In the Federal Court, the MNR argued that the Memo was not privileged because the parties were adverse in interest (being on opposite sides of the deal). The Federal Court judge rejected the MNR’s argument, and even noted that common interest privilege “is strongly implanted in Canadian law and indeed around the common-law world.” However, despite this holding, the judge ruled that common interest privilege does not extend to “deal privilege”, for two reasons:
- Following the New York Court of Appeals (“NYCA”) in Ambac Assurance Corp. v. Countrywide Home Loans Inc., 36 N.Y.S.3d 838 (Ct. App., 2016) [Ambac], the Federal Court judge ruled that deal privilege precludes the Court from receiving all of the relevant evidence in a dispute. The result is that the courts are prevented from discharging their truth-seeking role.
- Referring extensively to an article by Grace Giesel, an American scholar, in a U.S. law review, the judge held that deal privilege is essentially incompatible with solicitor-client privilege, as it is more about obtaining a tactical advantage in potential deal litigation than about preserving trust in the solicitor-client relationship.
- In the result, the Federal Court judge ruled that sharing legal advice between the counterparties waived privilege in the Memo. The judge declined to follow the leading Federal Court case on common interest privilege, the Pitney Bowes of Canada Ltd. v. Canada, 2003 FCT 214 case, on the basis that it did not deal with deal privilege. Practically, the Federal Court decision in the Iggillis case caused a real concern that deal privilege may no longer be recognized in the Federal Court.
Federal Court of Appeal: Deal Privilege Reaffirmed
The Federal Court of Appeal (“FCA”) unanimously overturned the Iggillis decision, focusing on a technical interpretation of the relevant ITA provisions rather than a wide-reaching or philosophical interpretation of deal privilege at common law.
The FCA framed the issue in the case as turning on a single question, whether “deal privilege” is a valid principle of law. The FCA focused on two key elements of the Federal Court judgment: (i) a “concern about the ability of the Court to have all of the relevant evidence if the [Memo] is not disclosed”; and (ii) the Court’s reliance on the rejection of deal privilege by the NYCA in Ambac and by Professor Giesel in her article.
The loss of relevant evidence
In response to the criticism that deal privilege can undermine the truth-seeking role of the courts by withholding relevant evidence, the FCA stressed that legal opinions on domestic law are not admissible (at para. 27):
Whether a particular section of a taxing statute will apply or how it will apply is not a matter that is to be determined based on opinion evidence presented during a hearing.
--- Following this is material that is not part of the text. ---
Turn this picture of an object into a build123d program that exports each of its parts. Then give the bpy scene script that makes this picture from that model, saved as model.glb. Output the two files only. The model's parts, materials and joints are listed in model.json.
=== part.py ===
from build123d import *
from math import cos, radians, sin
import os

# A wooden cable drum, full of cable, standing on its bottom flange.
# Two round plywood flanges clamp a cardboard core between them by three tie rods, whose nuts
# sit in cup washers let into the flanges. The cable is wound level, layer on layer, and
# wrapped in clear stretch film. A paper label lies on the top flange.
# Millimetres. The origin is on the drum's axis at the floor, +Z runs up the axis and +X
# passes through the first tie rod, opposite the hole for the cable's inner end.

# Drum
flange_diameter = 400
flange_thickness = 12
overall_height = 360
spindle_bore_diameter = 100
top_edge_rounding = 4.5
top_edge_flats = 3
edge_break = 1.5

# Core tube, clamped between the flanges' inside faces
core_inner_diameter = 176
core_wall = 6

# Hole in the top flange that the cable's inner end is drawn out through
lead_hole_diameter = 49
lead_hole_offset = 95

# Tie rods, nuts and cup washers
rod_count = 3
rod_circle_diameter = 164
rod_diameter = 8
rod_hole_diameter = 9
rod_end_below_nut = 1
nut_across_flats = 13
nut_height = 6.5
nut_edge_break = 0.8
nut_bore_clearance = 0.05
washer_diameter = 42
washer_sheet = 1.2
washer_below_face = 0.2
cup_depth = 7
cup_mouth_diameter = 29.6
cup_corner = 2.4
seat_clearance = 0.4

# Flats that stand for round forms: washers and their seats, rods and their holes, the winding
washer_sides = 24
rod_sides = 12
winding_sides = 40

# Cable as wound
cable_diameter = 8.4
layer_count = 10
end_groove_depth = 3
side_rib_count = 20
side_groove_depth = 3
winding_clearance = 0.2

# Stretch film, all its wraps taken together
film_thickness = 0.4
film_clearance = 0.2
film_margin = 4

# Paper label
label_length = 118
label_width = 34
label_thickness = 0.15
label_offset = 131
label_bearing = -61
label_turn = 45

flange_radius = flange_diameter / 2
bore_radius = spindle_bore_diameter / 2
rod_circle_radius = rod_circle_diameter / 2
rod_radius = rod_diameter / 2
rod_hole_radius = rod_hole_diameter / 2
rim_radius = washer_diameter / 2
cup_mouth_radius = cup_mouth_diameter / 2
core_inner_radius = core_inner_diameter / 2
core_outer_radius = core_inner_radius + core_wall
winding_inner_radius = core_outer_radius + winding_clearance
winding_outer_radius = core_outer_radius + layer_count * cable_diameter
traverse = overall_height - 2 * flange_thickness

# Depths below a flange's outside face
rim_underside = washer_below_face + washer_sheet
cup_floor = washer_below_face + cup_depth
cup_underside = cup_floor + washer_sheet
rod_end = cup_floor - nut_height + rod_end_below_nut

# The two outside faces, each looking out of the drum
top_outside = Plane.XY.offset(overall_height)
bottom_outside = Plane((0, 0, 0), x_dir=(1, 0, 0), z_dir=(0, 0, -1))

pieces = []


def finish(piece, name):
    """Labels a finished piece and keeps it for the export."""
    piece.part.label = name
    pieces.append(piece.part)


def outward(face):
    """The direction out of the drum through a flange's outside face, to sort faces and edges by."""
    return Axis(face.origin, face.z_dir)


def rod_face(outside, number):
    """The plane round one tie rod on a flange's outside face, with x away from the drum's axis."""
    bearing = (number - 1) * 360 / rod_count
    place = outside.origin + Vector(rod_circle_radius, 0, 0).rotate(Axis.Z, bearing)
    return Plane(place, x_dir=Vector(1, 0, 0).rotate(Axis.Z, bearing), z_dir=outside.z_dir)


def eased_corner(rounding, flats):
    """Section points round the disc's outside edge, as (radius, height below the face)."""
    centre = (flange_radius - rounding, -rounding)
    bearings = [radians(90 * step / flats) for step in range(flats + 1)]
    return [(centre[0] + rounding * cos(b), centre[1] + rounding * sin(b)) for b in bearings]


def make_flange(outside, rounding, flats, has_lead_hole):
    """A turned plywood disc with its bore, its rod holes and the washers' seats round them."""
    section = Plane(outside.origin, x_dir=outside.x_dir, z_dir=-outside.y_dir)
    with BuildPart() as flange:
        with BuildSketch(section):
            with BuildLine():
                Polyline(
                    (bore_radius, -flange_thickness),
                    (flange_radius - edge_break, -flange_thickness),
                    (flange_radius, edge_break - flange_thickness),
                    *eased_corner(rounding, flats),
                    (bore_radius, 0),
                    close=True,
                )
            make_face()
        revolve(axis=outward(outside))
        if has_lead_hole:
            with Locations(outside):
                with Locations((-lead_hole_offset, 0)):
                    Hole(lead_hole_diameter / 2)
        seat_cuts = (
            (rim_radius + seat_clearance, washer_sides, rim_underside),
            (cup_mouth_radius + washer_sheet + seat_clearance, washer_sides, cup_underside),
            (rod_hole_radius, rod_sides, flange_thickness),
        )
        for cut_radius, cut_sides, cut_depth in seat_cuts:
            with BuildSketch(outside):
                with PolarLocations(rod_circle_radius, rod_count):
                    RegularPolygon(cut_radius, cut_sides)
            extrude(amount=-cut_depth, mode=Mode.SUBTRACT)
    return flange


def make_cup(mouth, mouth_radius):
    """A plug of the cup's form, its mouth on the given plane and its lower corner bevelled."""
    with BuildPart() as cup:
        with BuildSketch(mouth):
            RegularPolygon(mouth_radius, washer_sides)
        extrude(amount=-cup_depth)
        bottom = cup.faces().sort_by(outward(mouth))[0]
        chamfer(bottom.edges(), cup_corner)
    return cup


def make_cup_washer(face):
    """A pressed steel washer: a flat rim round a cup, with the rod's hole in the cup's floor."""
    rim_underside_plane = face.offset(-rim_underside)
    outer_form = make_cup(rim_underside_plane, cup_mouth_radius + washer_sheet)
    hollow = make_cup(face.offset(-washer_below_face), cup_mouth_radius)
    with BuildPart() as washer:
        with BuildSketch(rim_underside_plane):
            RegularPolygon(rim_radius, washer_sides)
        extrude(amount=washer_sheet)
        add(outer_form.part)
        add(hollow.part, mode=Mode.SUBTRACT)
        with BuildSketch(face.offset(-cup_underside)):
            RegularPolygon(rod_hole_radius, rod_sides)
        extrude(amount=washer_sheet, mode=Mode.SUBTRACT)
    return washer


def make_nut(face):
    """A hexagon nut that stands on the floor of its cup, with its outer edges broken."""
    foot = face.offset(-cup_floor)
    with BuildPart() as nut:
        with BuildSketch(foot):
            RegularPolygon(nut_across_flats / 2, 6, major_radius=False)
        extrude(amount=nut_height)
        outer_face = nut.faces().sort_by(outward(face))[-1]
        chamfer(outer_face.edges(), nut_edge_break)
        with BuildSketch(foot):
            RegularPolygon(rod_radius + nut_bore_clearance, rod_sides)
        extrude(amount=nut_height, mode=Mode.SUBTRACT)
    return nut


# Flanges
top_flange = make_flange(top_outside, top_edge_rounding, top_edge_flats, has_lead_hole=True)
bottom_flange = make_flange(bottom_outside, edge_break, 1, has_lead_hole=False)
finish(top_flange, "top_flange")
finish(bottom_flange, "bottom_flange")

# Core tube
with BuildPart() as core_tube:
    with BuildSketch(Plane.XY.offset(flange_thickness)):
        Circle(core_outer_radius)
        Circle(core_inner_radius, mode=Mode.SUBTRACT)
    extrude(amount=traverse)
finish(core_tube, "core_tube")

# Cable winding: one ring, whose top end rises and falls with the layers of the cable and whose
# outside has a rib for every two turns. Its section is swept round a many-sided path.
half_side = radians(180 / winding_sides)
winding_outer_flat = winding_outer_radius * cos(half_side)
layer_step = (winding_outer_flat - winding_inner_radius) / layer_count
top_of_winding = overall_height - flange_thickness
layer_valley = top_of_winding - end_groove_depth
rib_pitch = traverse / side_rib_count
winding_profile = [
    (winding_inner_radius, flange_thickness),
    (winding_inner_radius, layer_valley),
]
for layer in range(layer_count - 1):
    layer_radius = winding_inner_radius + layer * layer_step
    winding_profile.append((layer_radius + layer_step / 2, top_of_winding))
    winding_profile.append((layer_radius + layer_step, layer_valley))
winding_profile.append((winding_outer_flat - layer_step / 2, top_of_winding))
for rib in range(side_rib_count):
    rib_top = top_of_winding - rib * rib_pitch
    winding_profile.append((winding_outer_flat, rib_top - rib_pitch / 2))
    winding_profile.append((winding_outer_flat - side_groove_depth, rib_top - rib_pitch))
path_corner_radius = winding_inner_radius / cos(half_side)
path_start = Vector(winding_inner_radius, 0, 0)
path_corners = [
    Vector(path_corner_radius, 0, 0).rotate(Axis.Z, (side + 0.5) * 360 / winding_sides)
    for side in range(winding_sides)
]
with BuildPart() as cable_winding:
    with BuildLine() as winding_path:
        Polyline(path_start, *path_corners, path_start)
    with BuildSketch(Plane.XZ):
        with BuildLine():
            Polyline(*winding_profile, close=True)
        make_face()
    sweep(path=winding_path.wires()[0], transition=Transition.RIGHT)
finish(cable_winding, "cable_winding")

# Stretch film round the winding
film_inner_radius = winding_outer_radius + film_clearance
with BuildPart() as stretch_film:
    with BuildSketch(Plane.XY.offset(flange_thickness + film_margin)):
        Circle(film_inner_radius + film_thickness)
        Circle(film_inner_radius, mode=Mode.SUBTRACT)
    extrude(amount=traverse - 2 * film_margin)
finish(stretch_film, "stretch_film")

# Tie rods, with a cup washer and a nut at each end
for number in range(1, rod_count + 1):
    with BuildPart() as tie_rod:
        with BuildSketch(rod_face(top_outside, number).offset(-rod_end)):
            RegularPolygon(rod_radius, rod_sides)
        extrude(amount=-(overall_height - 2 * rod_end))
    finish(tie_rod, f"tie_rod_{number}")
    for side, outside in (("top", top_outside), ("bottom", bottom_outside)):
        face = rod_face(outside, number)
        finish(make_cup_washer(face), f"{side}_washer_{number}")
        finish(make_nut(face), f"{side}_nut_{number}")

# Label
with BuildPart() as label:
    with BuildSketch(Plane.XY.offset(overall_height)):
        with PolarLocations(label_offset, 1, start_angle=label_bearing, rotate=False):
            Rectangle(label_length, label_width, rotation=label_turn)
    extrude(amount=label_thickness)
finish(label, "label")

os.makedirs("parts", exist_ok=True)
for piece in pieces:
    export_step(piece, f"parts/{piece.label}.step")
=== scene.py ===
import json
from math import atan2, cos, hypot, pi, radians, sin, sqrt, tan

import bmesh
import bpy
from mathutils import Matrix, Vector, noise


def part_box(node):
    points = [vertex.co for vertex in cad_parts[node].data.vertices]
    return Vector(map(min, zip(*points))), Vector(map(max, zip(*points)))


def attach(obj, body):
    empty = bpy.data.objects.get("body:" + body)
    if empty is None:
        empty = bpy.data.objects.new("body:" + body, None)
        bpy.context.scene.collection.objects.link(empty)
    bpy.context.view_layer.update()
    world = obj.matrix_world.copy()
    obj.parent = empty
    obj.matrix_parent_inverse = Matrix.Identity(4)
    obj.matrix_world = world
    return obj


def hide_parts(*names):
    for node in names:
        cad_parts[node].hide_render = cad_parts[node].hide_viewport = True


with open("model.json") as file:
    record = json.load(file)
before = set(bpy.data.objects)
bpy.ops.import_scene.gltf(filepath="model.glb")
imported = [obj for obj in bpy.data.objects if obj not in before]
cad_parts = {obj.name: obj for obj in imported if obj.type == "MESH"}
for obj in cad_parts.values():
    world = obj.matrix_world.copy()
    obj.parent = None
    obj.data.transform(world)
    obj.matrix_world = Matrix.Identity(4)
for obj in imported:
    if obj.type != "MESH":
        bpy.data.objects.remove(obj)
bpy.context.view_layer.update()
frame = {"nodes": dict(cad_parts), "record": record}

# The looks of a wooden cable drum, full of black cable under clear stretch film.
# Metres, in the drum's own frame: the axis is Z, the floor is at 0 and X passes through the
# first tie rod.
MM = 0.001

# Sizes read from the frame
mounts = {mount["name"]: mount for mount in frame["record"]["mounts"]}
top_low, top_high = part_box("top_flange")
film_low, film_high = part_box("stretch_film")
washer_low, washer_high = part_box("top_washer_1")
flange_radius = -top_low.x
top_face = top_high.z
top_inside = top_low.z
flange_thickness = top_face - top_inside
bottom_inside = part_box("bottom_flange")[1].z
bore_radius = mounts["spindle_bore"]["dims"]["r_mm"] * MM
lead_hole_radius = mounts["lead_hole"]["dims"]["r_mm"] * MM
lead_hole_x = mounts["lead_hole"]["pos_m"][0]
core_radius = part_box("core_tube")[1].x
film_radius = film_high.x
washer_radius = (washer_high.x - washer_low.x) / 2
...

Therefore, in my view, there is no loss of evidence if the [Memo] is not disclosed. There is only a loss of an inadmissible opinion on the legal implications of the transactions. The parties would each have the opportunity to argue at a particular hearing how the various provisions of the applicable taxing statutes will apply.
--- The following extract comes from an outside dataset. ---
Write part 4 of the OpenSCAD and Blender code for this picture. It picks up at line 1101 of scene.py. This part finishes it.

Central to this ruling is a finding that the Memo was comprised almost exclusively of opinions on the domestic effects of the deal, with no opinion on foreign law.
The significance of U.S. authority on issues of privilege
On the second point, the FCA held that the Federal Court judge misinterpreted s. 231.7(b) of the ITA, which governed MNR’s right to request documents. The FCA stressed that “solicitor-client privilege” for the purpose of s. 231.7(b) is defined with reference to the law of the province in which the matter arose (at para. 30):
In this case, the only provinces that were identified as being potential provinces for the purposes of this definition of solicitor-client privilege were Alberta and British Columbia. Therefore, the question is whether a superior court in Alberta or British Columbia would find that the [Memo] is protected from disclosure by solicitor-client privilege. The question is not whether the [NYCA] or the court of any other state in the United States would find that the [Memo] was protected from disclosure by solicitor-client privilege.
The FCA canvassed the law of Alberta and British Columbia in detail, concluding that deal privilege was a recognized branch of common interest privilege in each province. The FCA concluded its analysis with an endorsement of deal privilege:
Based on the decisions of the courts in Alberta and British Columbia, solicitor-client privilege is not waived when an opinion provided by a lawyer to one party is disclosed, on a confidential basis, to other parties with sufficient common interest in the same transactions. This principle applies whether the opinion is first disclosed to the client of the particular lawyer and then to the other parties or simultaneously to the client and the other parties. In each case, the solicitor-client privilege that applies to the communication by the lawyer to his or her client of a legal opinion is not waived when that opinion is disclosed, on a confidential basis, to other parties with sufficient common interest in the same transactions.
Notably, the FCA did not consider the application (or interpretation) of the Pitney Bowes case nor did it look to reconcile the Alberta or the British Columbia Courts’ opinions with that decision. The upshot is that Pitney Bowes remains the leading authority on common interest privilege in the Federal Court, with the Iggillis case dealing specifically with privilege and the interpretation of s. 231.7(b) of the ITA.
Finally, the FCA concluded by saying that “when dealing with complex statutes such as the [ITA], sharing of opinions may well lead to efficiencies in completing the transactions and the clients may well be better served as the application of the [ITA] will be of interest to all of the parties to the series of transactions.”
The Iggillis decision, at its core, recognizes that it makes good business sense for counterparties’ lawyers to collaborate on transactional opinions (even where no litigation exists or is being contemplated) and that common interest privilege can legitimately be extended – under the rubric of “deal privilege” – to such situations. The result is that parties can continue with well-established modes of transaction planning and due diligence, including authoring joint opinions where doing so would lead to efficiencies in transactional matters.